Es gab eine straffe interne Organisation. Der Umbau der Keijser in einen Stahlbunker ging unvermindert weiter, auch dank der Bemühungen des erfahrenen Hausbesetzers und „Barrikadenspezialisten“ Henk van der Kleij. Gerüchte besagten, dass im Falle eines Angriffs auf den Keijser eine ausgeklügelte Konstruktion die Gebäude wie ein Kartenhaus zum Einsturz bringen würde. Diese Gerüchte wurden gezielt in Umlauf gebracht.

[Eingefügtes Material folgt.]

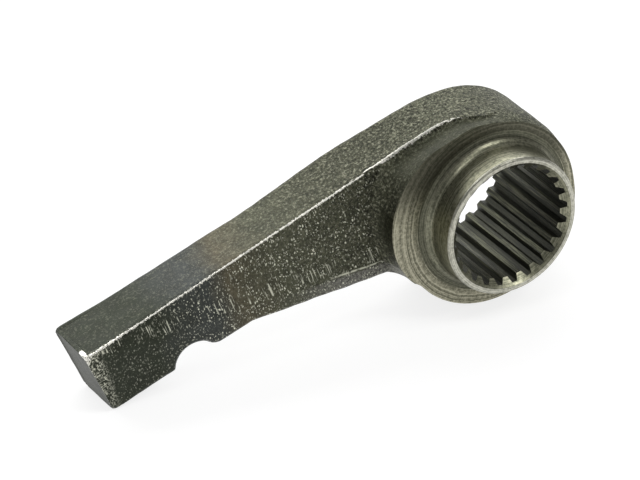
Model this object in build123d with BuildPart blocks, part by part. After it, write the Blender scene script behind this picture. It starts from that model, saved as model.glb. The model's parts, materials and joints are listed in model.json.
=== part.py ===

Falls es zu einem Angriff kommen sollte, wurden die Hausbesetzer selbst in ein Innen- und ein Außenteam aufgeteilt. Die Besetzer des Außenteams wissen im Moment des Angriffs genau, an welcher Brücke oder Kreuzung im Gebiet sie den Vormarsch der Bereitschaftspolizei aufhalten sollen. Diejenigen, die zum Innenteam gehören, wissen, dass ihr Leben auf dem Spiel stehen könnte.

Seit dem Ultimatum des zuständigen Richters Ende November, konnte die Räumung jeden Tag stattfinden. Fast täglich wurden Flugblätter in der ganzen Stadt verteilt mit einer Botschaft wie zum Beispiel „Morgen Räumung, seid bereit“. Das Innenteam hält nächtelang Wache. Die Kasernen der Bereitschaftspolizei werden keinen Moment aus den Augen verloren. Diejenigen, die dort postiert sind, stehen in ständigem Kontakt mit der Aktions- und Telefonzentrale, die ein paar Blocks von der Keijser entfernt ist. Doch immer wieder endete das Ganze im Nirvana, die Polizei kam einfach nicht.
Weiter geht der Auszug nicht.